▶ What is being asked
Of the material below, the lines to be retyped are those from the line containing "const stone = new" through the line containing "if empty is", inclusive; reproduce them exactly.

▶ Data listing
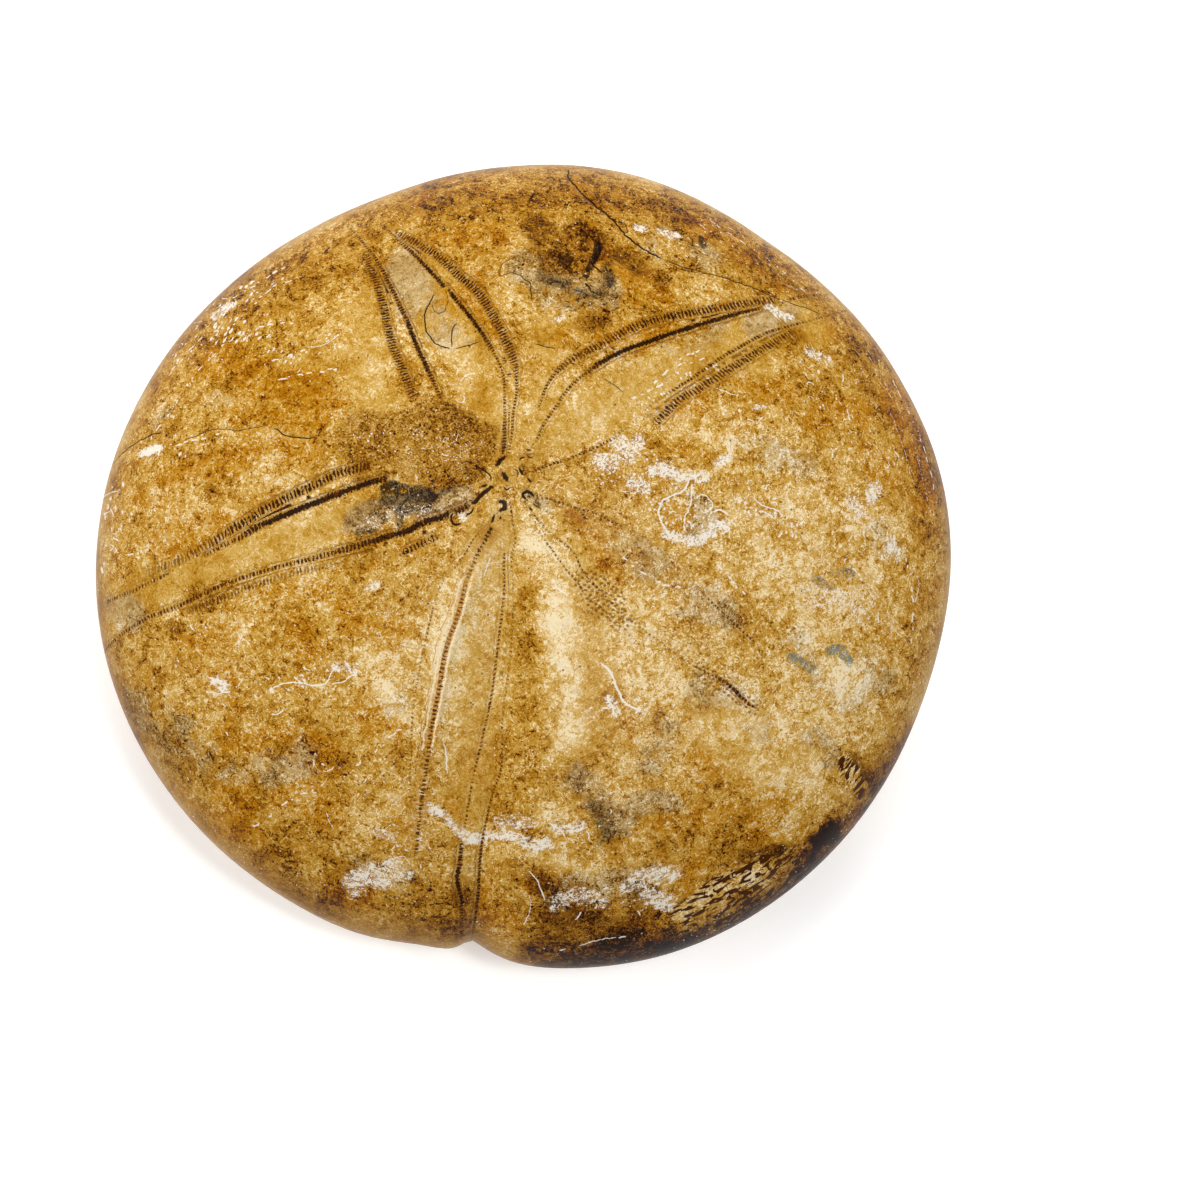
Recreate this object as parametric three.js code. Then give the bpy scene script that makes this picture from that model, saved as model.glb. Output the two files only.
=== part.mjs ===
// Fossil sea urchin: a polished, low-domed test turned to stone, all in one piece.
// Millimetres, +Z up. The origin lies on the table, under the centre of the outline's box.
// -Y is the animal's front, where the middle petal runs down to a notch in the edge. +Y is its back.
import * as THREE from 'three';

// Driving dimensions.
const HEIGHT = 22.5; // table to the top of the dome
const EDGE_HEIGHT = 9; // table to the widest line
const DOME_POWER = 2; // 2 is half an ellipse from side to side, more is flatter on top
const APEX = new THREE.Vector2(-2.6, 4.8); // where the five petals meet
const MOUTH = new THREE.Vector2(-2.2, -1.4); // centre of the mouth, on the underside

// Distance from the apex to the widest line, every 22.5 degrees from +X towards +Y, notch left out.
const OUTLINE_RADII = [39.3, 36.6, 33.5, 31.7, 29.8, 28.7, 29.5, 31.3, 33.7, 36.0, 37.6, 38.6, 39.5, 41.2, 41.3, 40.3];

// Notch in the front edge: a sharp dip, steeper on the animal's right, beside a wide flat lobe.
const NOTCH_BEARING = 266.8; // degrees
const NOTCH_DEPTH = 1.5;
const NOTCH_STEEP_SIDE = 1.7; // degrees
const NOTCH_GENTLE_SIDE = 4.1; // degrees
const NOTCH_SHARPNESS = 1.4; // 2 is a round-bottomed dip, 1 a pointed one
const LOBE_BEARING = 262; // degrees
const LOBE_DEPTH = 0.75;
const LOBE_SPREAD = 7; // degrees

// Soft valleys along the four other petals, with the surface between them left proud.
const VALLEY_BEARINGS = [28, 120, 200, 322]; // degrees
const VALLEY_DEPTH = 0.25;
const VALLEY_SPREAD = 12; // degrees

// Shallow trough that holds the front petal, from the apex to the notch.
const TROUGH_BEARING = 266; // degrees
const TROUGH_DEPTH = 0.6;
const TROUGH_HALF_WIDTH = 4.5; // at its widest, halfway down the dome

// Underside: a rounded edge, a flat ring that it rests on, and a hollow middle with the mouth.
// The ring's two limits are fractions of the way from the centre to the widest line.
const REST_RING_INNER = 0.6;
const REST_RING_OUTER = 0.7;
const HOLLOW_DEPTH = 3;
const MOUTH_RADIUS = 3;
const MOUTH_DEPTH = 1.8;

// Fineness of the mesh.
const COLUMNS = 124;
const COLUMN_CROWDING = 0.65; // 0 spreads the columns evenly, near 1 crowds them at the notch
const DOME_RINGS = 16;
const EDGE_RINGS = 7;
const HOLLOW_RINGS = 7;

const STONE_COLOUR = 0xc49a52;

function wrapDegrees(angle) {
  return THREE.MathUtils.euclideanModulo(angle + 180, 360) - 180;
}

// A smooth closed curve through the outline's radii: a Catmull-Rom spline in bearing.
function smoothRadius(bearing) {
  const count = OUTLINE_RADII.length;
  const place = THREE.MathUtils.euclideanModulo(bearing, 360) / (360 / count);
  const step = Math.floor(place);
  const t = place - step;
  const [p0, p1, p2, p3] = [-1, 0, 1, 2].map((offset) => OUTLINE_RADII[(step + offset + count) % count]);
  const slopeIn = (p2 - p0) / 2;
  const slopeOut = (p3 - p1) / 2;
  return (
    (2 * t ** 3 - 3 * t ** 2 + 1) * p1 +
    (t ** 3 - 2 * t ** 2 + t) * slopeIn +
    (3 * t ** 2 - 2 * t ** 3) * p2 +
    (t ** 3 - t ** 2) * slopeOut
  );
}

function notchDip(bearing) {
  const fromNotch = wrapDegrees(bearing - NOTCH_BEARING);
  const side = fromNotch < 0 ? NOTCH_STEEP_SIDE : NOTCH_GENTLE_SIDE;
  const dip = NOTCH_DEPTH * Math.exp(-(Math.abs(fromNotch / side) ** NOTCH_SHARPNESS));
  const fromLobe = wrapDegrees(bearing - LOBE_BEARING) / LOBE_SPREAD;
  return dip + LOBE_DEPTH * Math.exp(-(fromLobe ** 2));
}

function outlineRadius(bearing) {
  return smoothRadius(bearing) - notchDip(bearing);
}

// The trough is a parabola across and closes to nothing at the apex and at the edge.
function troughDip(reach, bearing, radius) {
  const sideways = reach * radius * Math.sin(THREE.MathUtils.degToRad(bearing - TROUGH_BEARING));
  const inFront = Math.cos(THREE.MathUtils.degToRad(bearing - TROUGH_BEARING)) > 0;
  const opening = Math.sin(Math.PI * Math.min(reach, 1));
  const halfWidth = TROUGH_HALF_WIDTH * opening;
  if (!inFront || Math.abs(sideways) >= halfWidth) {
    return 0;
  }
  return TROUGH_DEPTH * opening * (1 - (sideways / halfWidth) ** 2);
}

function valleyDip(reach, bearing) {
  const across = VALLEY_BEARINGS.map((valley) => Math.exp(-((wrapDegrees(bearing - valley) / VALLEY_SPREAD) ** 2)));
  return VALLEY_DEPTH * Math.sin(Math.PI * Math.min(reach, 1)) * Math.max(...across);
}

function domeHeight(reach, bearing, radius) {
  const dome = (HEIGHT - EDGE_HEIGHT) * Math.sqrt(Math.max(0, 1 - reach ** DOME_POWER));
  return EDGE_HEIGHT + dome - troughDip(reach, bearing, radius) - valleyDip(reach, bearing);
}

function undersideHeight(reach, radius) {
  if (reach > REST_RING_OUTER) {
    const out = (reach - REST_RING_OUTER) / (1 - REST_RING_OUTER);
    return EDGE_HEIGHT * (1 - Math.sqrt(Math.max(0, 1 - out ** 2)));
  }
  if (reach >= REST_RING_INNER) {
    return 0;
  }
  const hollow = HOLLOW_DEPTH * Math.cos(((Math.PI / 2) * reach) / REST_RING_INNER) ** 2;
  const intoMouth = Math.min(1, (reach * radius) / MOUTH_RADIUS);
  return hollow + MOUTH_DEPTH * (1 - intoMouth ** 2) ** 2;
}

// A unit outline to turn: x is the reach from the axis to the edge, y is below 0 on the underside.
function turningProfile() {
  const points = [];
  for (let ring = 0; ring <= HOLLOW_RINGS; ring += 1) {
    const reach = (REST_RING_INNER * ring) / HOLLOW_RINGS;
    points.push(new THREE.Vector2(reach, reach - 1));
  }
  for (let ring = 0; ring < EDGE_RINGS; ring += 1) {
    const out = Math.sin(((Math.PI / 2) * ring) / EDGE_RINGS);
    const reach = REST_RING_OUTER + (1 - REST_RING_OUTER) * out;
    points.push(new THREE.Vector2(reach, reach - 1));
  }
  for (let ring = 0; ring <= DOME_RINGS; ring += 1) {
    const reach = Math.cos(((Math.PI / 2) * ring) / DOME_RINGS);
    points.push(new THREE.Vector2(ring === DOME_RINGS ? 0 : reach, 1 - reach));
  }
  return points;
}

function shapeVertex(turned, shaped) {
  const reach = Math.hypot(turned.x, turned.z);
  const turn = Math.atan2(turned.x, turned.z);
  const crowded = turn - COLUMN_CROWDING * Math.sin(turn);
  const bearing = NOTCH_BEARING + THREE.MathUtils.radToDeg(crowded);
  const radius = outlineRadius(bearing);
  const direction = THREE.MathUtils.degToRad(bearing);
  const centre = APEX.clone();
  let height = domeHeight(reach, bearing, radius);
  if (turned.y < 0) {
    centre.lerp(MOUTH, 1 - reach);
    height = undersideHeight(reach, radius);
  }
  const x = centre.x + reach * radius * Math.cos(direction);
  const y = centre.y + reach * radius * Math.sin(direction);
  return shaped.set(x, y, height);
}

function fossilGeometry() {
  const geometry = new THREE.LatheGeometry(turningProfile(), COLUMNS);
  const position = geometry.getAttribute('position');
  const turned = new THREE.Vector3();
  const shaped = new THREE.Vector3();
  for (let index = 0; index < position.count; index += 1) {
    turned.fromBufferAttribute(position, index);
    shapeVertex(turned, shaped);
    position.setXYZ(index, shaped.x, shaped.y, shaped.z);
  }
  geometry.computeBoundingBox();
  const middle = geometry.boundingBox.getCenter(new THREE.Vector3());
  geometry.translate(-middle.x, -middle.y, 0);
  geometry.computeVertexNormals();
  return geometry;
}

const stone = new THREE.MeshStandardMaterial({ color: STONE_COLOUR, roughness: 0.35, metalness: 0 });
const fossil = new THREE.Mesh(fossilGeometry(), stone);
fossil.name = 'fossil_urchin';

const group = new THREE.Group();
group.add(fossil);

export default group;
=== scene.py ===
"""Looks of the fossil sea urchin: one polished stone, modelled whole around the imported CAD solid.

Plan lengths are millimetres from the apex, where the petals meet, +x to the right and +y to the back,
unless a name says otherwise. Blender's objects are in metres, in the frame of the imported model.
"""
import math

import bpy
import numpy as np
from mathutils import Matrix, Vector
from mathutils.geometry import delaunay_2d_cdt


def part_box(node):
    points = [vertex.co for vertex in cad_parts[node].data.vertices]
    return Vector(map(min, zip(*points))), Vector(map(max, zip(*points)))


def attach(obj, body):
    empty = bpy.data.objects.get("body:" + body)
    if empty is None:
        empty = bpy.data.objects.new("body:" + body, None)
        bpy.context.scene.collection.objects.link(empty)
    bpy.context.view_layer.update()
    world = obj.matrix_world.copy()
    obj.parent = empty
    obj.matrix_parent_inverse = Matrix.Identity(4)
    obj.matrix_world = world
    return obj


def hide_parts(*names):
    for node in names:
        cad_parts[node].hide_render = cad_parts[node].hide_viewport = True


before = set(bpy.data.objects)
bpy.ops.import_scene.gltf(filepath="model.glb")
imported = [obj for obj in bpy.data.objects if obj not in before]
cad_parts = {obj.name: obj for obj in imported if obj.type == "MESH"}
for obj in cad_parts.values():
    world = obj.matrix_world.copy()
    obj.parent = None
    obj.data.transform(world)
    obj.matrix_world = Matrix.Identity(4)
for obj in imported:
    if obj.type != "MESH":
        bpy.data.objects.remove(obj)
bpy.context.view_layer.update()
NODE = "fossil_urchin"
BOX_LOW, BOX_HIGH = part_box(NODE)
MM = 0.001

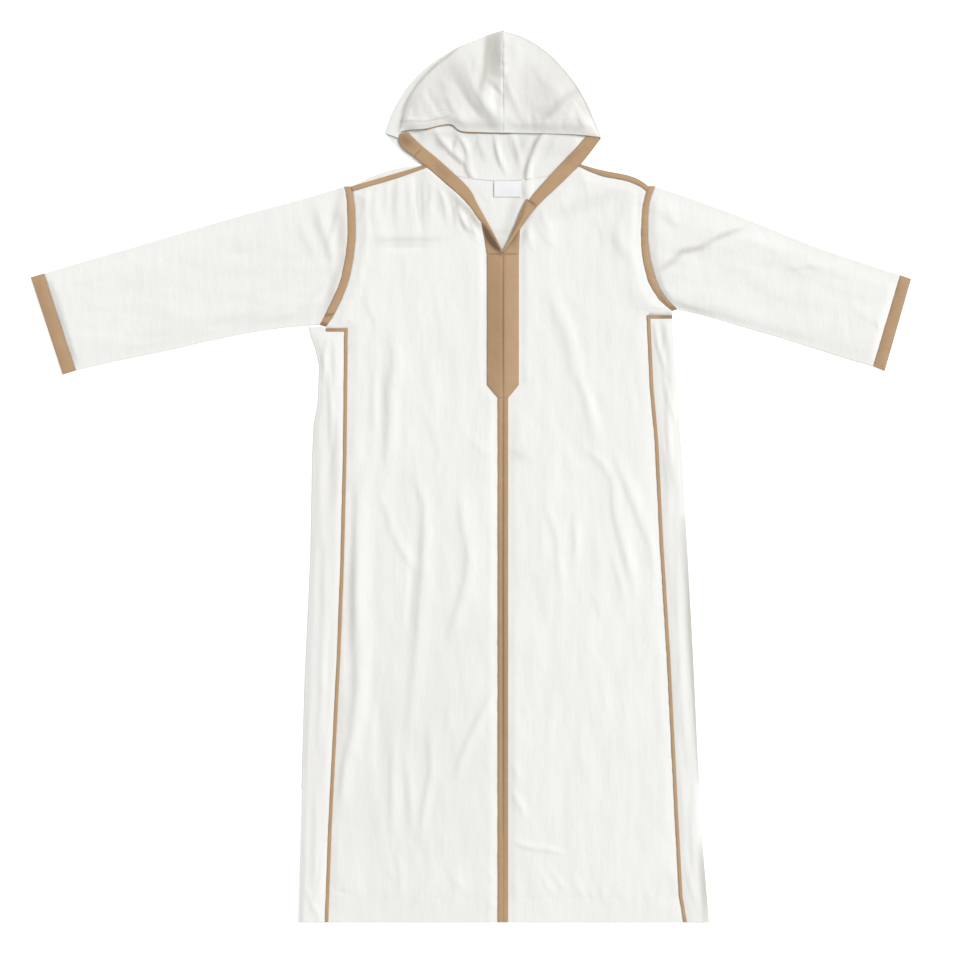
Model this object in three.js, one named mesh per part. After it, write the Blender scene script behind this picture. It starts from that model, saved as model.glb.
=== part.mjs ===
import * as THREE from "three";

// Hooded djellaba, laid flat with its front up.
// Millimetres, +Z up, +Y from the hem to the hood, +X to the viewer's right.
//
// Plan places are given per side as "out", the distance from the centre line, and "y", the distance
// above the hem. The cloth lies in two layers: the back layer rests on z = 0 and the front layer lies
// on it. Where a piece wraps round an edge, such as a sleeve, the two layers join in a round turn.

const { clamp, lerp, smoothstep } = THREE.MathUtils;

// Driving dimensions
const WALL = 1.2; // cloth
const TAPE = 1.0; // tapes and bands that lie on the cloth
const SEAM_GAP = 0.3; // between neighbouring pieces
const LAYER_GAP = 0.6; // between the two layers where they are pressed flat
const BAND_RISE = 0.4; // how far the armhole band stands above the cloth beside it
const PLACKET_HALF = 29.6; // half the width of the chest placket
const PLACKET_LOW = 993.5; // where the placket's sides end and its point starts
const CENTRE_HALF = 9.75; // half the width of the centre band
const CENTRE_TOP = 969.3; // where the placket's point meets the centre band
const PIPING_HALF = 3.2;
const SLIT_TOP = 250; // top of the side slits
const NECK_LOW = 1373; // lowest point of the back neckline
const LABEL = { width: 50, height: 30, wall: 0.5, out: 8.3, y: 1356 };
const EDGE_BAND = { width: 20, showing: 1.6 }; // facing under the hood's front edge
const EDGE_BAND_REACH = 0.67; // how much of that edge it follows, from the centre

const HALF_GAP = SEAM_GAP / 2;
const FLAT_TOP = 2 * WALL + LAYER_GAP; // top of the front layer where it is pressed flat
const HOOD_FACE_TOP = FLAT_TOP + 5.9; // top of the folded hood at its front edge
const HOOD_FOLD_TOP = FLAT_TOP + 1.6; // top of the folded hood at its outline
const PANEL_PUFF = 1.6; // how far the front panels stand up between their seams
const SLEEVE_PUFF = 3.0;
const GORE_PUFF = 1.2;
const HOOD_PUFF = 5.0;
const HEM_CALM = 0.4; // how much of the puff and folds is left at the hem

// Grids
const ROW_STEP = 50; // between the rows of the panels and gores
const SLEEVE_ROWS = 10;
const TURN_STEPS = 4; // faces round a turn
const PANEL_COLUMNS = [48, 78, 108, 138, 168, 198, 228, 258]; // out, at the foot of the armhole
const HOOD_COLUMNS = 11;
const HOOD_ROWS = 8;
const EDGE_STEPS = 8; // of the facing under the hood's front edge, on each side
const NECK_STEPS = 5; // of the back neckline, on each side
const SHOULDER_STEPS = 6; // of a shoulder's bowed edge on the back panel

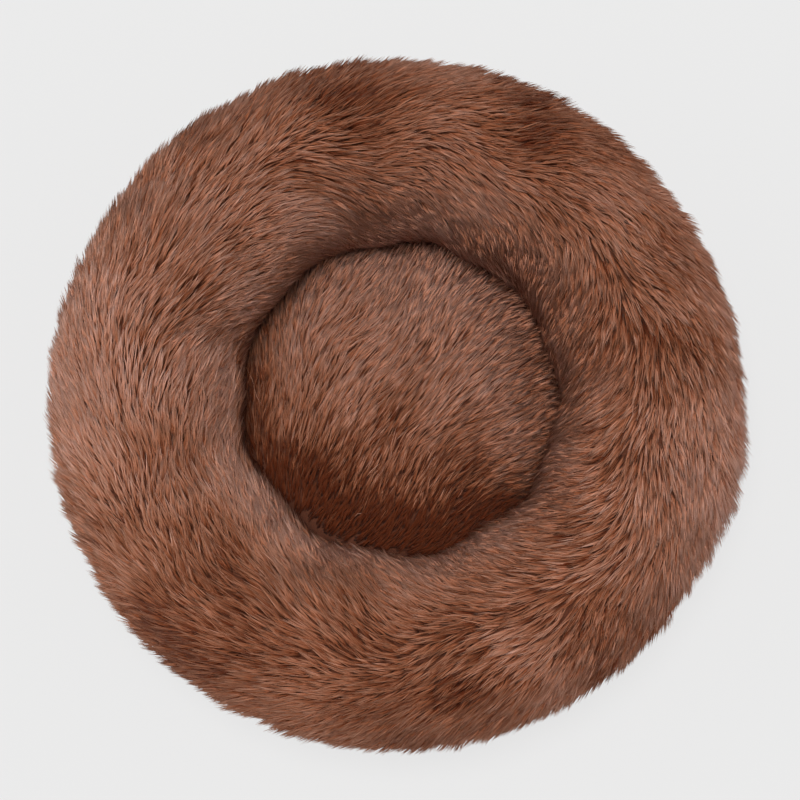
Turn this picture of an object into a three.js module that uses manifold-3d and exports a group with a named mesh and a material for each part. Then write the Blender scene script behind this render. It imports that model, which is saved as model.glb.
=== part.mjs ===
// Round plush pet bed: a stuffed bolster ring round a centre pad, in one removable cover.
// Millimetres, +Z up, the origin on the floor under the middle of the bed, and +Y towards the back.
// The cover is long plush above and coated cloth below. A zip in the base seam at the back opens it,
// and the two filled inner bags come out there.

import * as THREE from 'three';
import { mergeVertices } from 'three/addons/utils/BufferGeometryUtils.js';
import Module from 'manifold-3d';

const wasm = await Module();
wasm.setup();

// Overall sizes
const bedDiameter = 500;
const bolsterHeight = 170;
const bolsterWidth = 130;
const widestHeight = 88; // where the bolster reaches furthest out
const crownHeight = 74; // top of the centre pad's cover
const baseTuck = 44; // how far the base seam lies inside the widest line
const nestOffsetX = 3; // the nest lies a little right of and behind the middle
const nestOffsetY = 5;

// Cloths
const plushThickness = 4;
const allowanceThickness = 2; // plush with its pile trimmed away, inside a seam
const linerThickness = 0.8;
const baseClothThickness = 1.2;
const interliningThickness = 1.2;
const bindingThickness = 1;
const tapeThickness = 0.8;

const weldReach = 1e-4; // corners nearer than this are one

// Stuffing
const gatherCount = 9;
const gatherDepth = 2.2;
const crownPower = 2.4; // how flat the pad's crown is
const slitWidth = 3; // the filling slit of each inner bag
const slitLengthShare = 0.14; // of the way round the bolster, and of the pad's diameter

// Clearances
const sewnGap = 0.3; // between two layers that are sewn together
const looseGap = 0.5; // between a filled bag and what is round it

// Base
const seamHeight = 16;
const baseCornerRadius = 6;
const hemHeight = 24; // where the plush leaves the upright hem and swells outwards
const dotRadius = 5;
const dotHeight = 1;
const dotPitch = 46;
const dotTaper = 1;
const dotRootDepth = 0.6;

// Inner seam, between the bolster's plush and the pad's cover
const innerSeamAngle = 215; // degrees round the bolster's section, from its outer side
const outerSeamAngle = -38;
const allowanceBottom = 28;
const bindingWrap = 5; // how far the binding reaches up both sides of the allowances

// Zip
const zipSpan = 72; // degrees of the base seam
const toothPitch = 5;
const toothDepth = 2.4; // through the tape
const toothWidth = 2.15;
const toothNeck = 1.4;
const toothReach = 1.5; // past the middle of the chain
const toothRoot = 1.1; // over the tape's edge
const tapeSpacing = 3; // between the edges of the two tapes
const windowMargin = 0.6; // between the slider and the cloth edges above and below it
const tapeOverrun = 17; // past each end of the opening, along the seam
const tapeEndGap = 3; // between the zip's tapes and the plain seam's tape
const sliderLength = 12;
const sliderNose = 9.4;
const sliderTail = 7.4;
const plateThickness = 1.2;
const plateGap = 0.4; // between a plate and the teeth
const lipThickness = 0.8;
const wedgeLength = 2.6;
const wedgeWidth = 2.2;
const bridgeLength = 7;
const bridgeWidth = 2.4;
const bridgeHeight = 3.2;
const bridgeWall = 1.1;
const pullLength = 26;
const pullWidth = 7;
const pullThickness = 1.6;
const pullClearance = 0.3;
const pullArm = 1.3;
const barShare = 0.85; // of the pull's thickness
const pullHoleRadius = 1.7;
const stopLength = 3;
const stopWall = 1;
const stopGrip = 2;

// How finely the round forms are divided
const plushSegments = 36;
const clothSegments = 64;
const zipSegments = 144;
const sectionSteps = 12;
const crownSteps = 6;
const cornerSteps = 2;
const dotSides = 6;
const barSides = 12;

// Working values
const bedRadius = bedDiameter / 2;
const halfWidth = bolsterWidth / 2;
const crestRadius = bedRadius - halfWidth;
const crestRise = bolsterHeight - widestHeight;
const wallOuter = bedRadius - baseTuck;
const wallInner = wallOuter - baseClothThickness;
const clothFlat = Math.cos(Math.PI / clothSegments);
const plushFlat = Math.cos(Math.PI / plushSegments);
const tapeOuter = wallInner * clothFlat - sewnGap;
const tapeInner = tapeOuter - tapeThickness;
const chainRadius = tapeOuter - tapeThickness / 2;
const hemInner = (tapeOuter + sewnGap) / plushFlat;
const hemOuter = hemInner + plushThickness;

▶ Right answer
const stone = new THREE.MeshStandardMaterial({ color: STONE_COLOUR, roughness: 0.35, metalness: 0 });
const fossil = new THREE.Mesh(fossilGeometry(), stone);
fossil.name = 'fossil_urchin';

const group = new THREE.Group();
group.add(fossil);

export default group;
=== scene.py ===
"""Looks of the fossil sea urchin: one polished stone, modelled whole around the imported CAD solid.

Plan lengths are millimetres from the apex, where the petals meet, +x to the right and +y to the back,
unless a name says otherwise. Blender's objects are in metres, in the frame of the imported model.
"""
import math

import bpy
import numpy as np
from mathutils import Matrix, Vector
from mathutils.geometry import delaunay_2d_cdt


def part_box(node):
    points = [vertex.co for vertex in cad_parts[node].data.vertices]
    return Vector(map(min, zip(*points))), Vector(map(max, zip(*points)))


def attach(obj, body):
    empty = bpy.data.objects.get("body:" + body)
    if empty is None:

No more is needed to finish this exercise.